Can HW encryption be completely disabled on new My Book series?

These WD guys are unbelievable…completely agnostic of the problem. They seem to just really not get, how much of a problem this is for their customers. The least thing they could do is to give straightforward and honest answers here in this forum (and not just one liners, that completely ignore or miss the topic). It baffles me, how something so simple and long existing, like a hard drive can be completely messed up.

WD’s marketing and advertisings could be way more honest and clear. Unfortunately someone at WD decided, that the convenience of quickly setting up a password, instead of having to wait for the drive to actually start with the encryption (or maybe even having to take data off, switch mode, copy back on) is better than to let some of the users disable encryption entirely. So, if they decided that this is a great “feature”, why not talk about it in BOLD letters in the advertisings for these products ? That would have stopped me from buying. But, as WD obviously thinks this is a killer feature…why not advertise this like crazy, so that everyone knows right away ?
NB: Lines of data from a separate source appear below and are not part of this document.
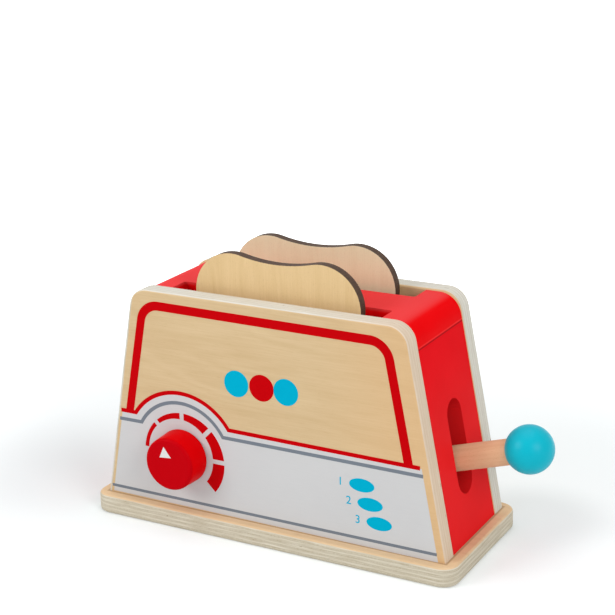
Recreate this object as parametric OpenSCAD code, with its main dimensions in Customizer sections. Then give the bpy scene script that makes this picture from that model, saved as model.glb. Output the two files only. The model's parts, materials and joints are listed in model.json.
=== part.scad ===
// Wooden toy toaster with two slices of toast, a see-saw lever and a turning knob.
// All sizes are in millimetres. The origin is the middle of the base board's
// underside: +X points to the lever's end, -Y to the front, +Z up.

/* [Toast] */
// Width of a slice across its two lobes
toast_w = 108; // [80:1:140]
// Width of a slice across its foot
toast_foot_w = 106; // [76:1:138]
// Height of a slice
toast_h = 110; // [80:1:135]
// Thickness of a slice
toast_t = 6; // [4:0.5:9]
// Radius of the two upper lobes
toast_lobe_r = 25; // [15:1:32]
// Radius of the two lower corners
toast_foot_r = 8; // [2:0.5:15]
// Radius that draws the waist and the dip between the lobes in
toast_waist_r = 100; // [60:5:160]

/* [Toast slots] */
// Room in a slot beyond each end of a slice
slot_end_play = 14.5; // [6:0.5:25]
// Room in a slot on each side of a slice
slot_side_play = 4.85; // [2:0.05:8]
// Radius of the slots' two inner corners
slot_corner_r = 2; // [1:0.5:6]
// Width of the red strip between the two slots
strip_w = 28.5; // [25:0.5:44]

/* [Body] */
// Height of the front and rear panels above the base board
body_h = 133.9; // [110:0.1:180]
// Lean of the two sloping ends from upright, in degrees
side_lean = 10.45; // [4:0.05:16]
// Length of the top cover beyond each end of a slot
cover_end_l = 20.15; // [16:0.05:30]
// Thickness of the front and rear panels
panel_t = 12; // [9:0.5:16]
// Radius of the panels' upper corners
panel_corner_r = 12.5; // [6:0.5:22]
// Rounding of the panels' edges
panel_edge_r = 1.5; // [0.5:0.25:3]
// Thickness of the two red end panels
end_t = 12; // [9:0.5:14]
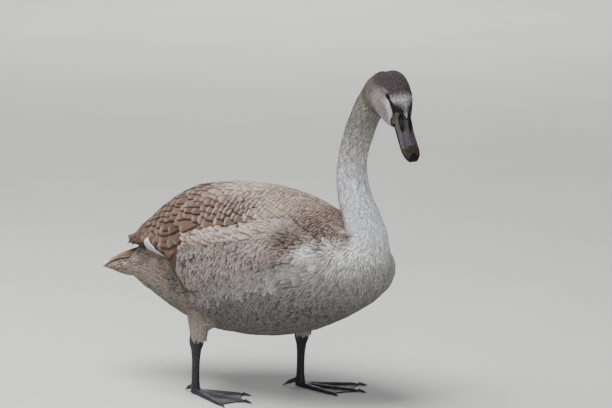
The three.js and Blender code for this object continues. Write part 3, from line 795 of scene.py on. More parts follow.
@dataclass(frozen=True)
class HornFinish:
    """Horn and bare skin with painted pigment: satin, finely pitted, with worn streaks."""

    name: str
    roughness: float
    specular: float = 0.45
    pit: float = 0.0011  # metres, size of the fine relief
    relief: float = 0.00025  # metres, height of that relief
    coat: float = 0.0

    def build(self) -> Material:
        """Makes the material, which reads the attribute pigment."""
        nodes = Nodes(self.name)
        fine = nodes.noise(self.pit, 6.0)
        broad = nodes.noise(self.pit * 7, 3.0)
        both = nodes.maths("ADD", nodes.maths("MULTIPLY", fine, 0.5), nodes.maths("MULTIPLY", broad, 0.5))
        nodes.base(nodes.attribute("pigment").outputs["Color"], nodes.between(both, 0.3, 0.7, 0.78, 1.16))
        nodes.bump(fine, self.relief, 0.5)
        nodes.surface(self.roughness, self.specular, coat=self.coat)
        worn = nodes.between(broad, 0.3, 0.7, self.roughness - 0.08, self.roughness + 0.1)
        nodes.link(worn, nodes.shader.inputs["Roughness"])
        return nodes.material


@dataclass(frozen=True)
class EyeFinish:
    """A dark wet eye: black pupil, deep brown iris with fine rays."""

    name: str = "eye_wet"

    def build(self) -> Material:
        """Makes the material, which reads the attribute pigment."""
        nodes = Nodes(self.name)
        rays = nodes.between(nodes.noise(0.0006, 4.0), 0.35, 0.65, 0.0, 0.35)
        colour = nodes.mixed(rays, nodes.attribute("pigment").outputs["Color"], srgb(12, 9, 8))
        nodes.link(colour, nodes.shader.inputs["Base Color"])
        nodes.surface(0.28, 0.16)
        return nodes.material


@dataclass(frozen=True)
class FloorFinish:
    """Matt pale studio floor with a faint cloudiness."""

    name: str = "studio_floor"
    colour: Colour = srgb(192, 192, 189)

    def build(self) -> Material:
        """Makes the material."""
        nodes = Nodes(self.name)
        dark = tuple(c * 0.95 for c in self.colour)
        cloudy = nodes.mixed(nodes.between(nodes.noise(0.6), 0.3, 0.7), dark, self.colour)
        nodes.link(cloudy, nodes.shader.inputs["Base Color"])
        nodes.bump(nodes.noise(0.004, 2.0), 0.0004, 0.2)
        nodes.surface(0.8, 0.2)
        return nodes.material


# ---------------------------------------------------------------- skin


@dataclass
class Surface:
    """A finished mesh as a surface that places can be dropped on."""

    piece: Piece
    tree: BVHTree = field(init=False)
    centres: Array = field(init=False)
    normals: Array = field(init=False)
    areas: Array = field(init=False)

    FAR = 400.0  # mm from the trunk's axis, outside the bird all round

    def __post_init__(self) -> None:
        """Reads the mesh once, in millimetres in the bird's frame."""
        mesh = self.piece.data
        places = read_places(mesh)
        vertex_normals = self.calm(mesh, read_normals(mesh))
        faces = [tuple(face.vertices) for face in mesh.polygons]
        self.tree = BVHTree.FromPolygons(places.tolist(), faces)
        self.centres = np.array([places[list(face)].mean(axis=0) for face in faces])
        self.normals = unit(np.array([vertex_normals[list(face)].mean(axis=0) for face in faces]))
        self.areas = np.array([face.area for face in mesh.polygons]) / MM**2

    @staticmethod
    def calm(mesh: Mesh, normals: Array, rounds: int = 14) -> Array:
        """Normals averaged with their neighbours', so that small folds do not turn what lies on them."""
        ends = np.empty(len(mesh.edges) * 2, np.int32)
        mesh.edges.foreach_get("vertices", ends)
        first, second = ends.reshape(-1, 2).T
        for _ in range(rounds):
            total = normals.copy()
            for axis in range(3):
                total[:, axis] += np.bincount(first, normals[second, axis], len(normals))
                total[:, axis] += np.bincount(second, normals[first, axis], len(normals))
            normals = unit(total)
        return normals

    def nearest(self, points: Array) -> tuple[Array, Array]:
        """Drops places on the surface.

        Args:
            points: places in the bird's frame.

        Returns:
            The nearest places on the surface and the normals there.
        """
        find = self.tree.find_nearest
        hits = [find(p) for p in points.tolist()]
        index = np.array([hit[2] for hit in hits])
        return np.array([tuple(hit[0]) for hit in hits]), self.normals[index]

    def around(self, x: float, turn: float, side: int) -> Array | None:
        """The outermost place at a turn round the trunk's axis, in degrees from level, on one side."""
        angle = math.radians(turn)
        outward = Vector((0.0, side * math.cos(angle), math.sin(angle)))
        axis = Vector((x, 0.0, TRUNK_AXIS_Z))
        hit = self.tree.ray_cast(axis + outward * self.FAR, -outward)
        return None if hit[0] is None else np.array(hit[0])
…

From marketing blabla, and even the manuals it is certainly not clear, that encryption can’t be disabled with these drives. I don’t bother, as long as I can disable encryption…everyone can have it, but for me…I certainly don’t want additional risk of loosing data. Unfortunately I just ordered a My book duo with 16TB…an realized too late, that a once great product (I had the My Book Studios without encryption before) was crippled and cannot be used for it’s purpose anymore (I Backup my orignal disks to a RAID1(mirrored) and archive to Tape…even with all this in place, I don’t want an encrypted RAID1(mirrored) in my setup. It’s way too risky, I’d rather just skip RAID1 entirely, than relying on a single controller in some cheap housing, that encrypts my data so that it can’t even be easily recovered with recovery software. No WD that’s not how it should be done. I’m eager to learn what your ideas are behind such a feature for a consumer RAID1 drive. Don’t you think the average consumer should be way more concerned about not loosing his data, than about someone else looking at his data ? For certain businesses, yes true, encryption might really be important…but for average consumer/graphic designer joe for whom these drives are made for, usually has much higher interest in not loosing any data, than in encrypting, and password protect his data. Unfortunately most of these guys don’t really care about technical details and they will find out later the hard way.
From my experience, this “feature” will lead to a lot of hard working people loosing a lot of their work, family memories, scripts, videos etc… This is actually quite serious ! You, engineers at WD, not good! Really, really bad job this time ! Go back to your labs and work on a solution (firmware update), and if this is not possible: make a clear statement about this and start working on a new generation of devices. Maybe, your customers will return.